To use this properties engine define properties_t structure for a driver, add array of property definitions (property_t) and use gen_dev_listproperties, … as an access functions.

Device’s props field must point to properties_t structure.

Video drivers subsystem¶

Video drivers provide access to the graphical hardware of the computer.

Video driver¶

Video driver must be, at least, able to:

Turn on 24 or 32 bit video mode for the graphics hardware
Set up linear video buffer access
Provide functions to write and read video buffer

There are ready made functions to access usual frame buffer formats for 24 or 32 bit buffers.

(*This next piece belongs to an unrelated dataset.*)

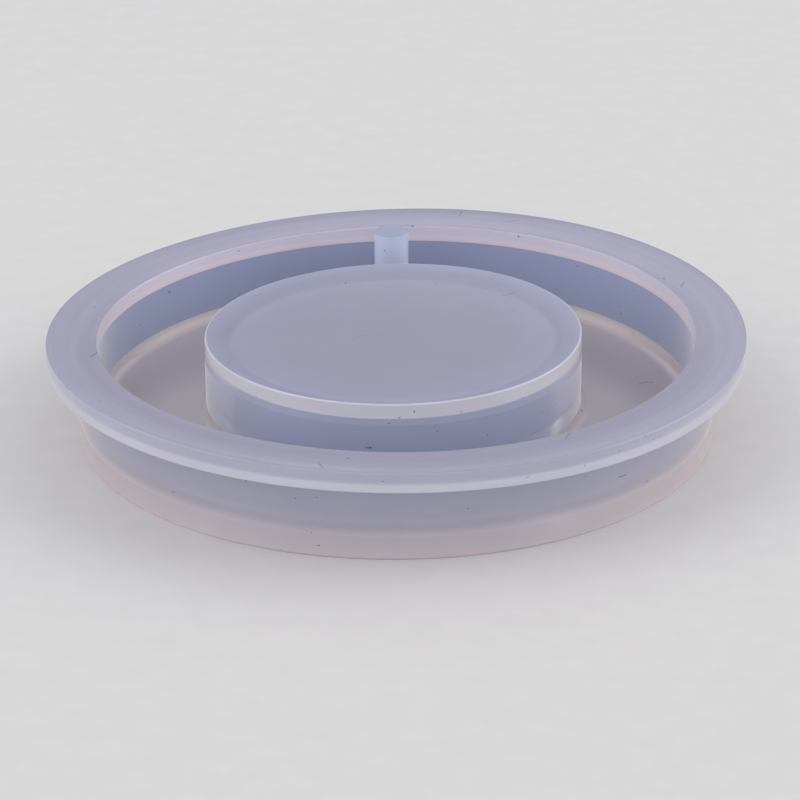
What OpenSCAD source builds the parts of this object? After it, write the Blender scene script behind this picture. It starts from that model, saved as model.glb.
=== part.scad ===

Video driver descriptor structure:

struct drv_video_screen_t { const char *name;

int     xsize;
int     ysize;
int     bpp;

int     mouse_x;
int     mouse_y;
int     mouse_flags;

char *  screen;

int     (*probe) (void); // Returns true if hardware present, sets xsize/ysize.
int     (*start) (void); // Start driver, switch to graphics mode.
errno_t (*accel) (void); // Start driver in accelerating mode - video mode is already set by VESA, just add some acceleration to existing drv
int     (*stop)  (void); // Stop driver, switch to text mode. Can be called in unstable kernel state, keep it simple.

void    (*update) (void);

void    (*bitblt) (const rgba_t *from, int xpos, int ypos, int xsize, int ysize, zbuf_t zpos, u_int32_t flags);
void    (*winblt) ( const window_handle_t from, int xpos, int ypos, zbuf_t zpos);
void    (*readblt) ( rgba_t *to, int xpos, int ypos, int xsize, int ysize);

void    (*mouse)  (void); // mouse activity detected - callback from driver

void    (*mouse_redraw_cursor)(void);
void    (*mouse_set_cursor)(drv_video_bitmap_t *cursor);
void    (*mouse_disable)(void);
void    (*mouse_enable)(void);

// Acceleration

void    (*copy) (int src_xpos, int src_ypos, int dst_xpos, int dst_ypos, int xsize, int ysize );
void    (*clear) (int xpos, int ypos, int xsize, int ysize );
void    (*bitblt_part) (const rgba_t *from, int src_xsize, int src_ysize, int src_xpos, int src_ypos, int dst_xpos, int dst_ypos, int xsize, int ysize, zbuf_t zpos, u_int32_t flags );

};

#define VIDEO_PROBE_FAIL 0 #define VIDEO_PROBE_SUCCESS 1 #define VIDEO_PROBE_ACCEL 2

probe

This is the entry point which is called by graphics subsystem on start. Provided function must find out if there is some video device that this driver can control. Return values are: VIDEO_PROBE_FAIL - no hardware found, driver is skipped.VIDEO_PROBE_SUCCESS - driver can work with this hardware, either in basic or accelerated mode (if accelerated - driver must provide corresponding entry points).VIDEO_PROBE_ACCEL - driver can not initialize hardware and setup frame buffer, but can provide additional acceleration. The last mode is usually assumes that basic VESA driver will init hardware and this driver will do just acceleration. If driver reports success, its descriptor structure must be filled with maximum possible screen size and bpp.

start

Start driver. Graphics subsystem decided that this driver is the best among all and want it to control the display. Driver must set up video mode, set entry points and map frame buffer into the kernel address space.

stop

Turn graphics off, set character mode if possible, release resources.

accel

Start in accelerating mode. Other driver is already set up video mode, this one has just to provide acceleration entry points.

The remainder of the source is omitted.